Mike, Open the mind and unleash the power! To lock any topic is to prevent others who are new from exploring this venue to its fullest. If any topic is that old, which most are in dog training, why have a forum?


----------



## Mike Schoonbrood (Mar 27, 2006)

Typically when it comes to "this" topic, people fall on one of 2 sides of the fence, neither side is interested in learning because both sides believe that their way is the right way.

For people interested in learning, there are several threads on this forum that have all the information already.

For those interested in debating, you're about 2 years late and we're all sick of it anyway.


----------



## Howard Gaines III (Dec 26, 2007)

Thanks for sharing Mike! One of the draw backs of being a senior to the forum...


----------



## Bob Scott (Mar 30, 2006)

Mike's a senior?!! :lol: :lol: :lol: :lol: ............sorry Mike! :grin:


----------



## Andy Andrews (May 9, 2006)

David reminds me of my own White House story...

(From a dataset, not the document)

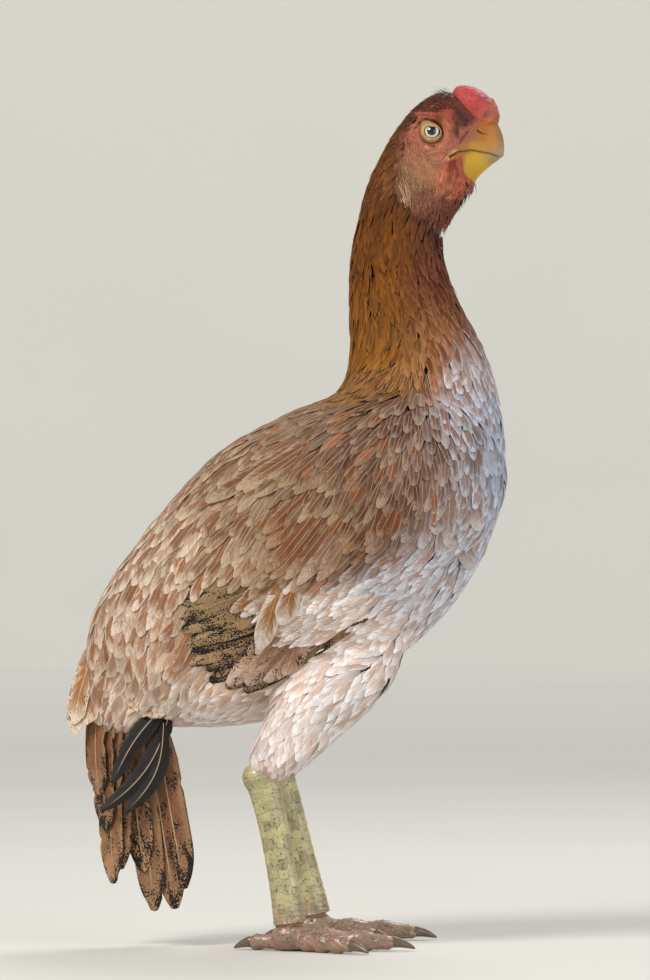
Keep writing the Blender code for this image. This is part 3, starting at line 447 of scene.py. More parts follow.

I think what I'm about to say can be blamed on the influence Calvin and Hobbes has had on my life, but as a kid I successfully smuggled one of these babies past security:










However, my stealth failed to endure thanks to my own vanity; I couldn't wait to comb my bowl cut until *after* the guided tour. No, I had to whip it out like a greaser in westside story! And the result? Well, let's just say the guys with the cuff-link microphones, ear pieces, and MP5's under their jackets get credit for not waxing a little bastard that day! #-o :-\" :twisted: 

Anyway, back to the OP's terms. Where exactly does 'gameness' fit into the equation? Fight drive, perhaps? LOL




Andy.


----------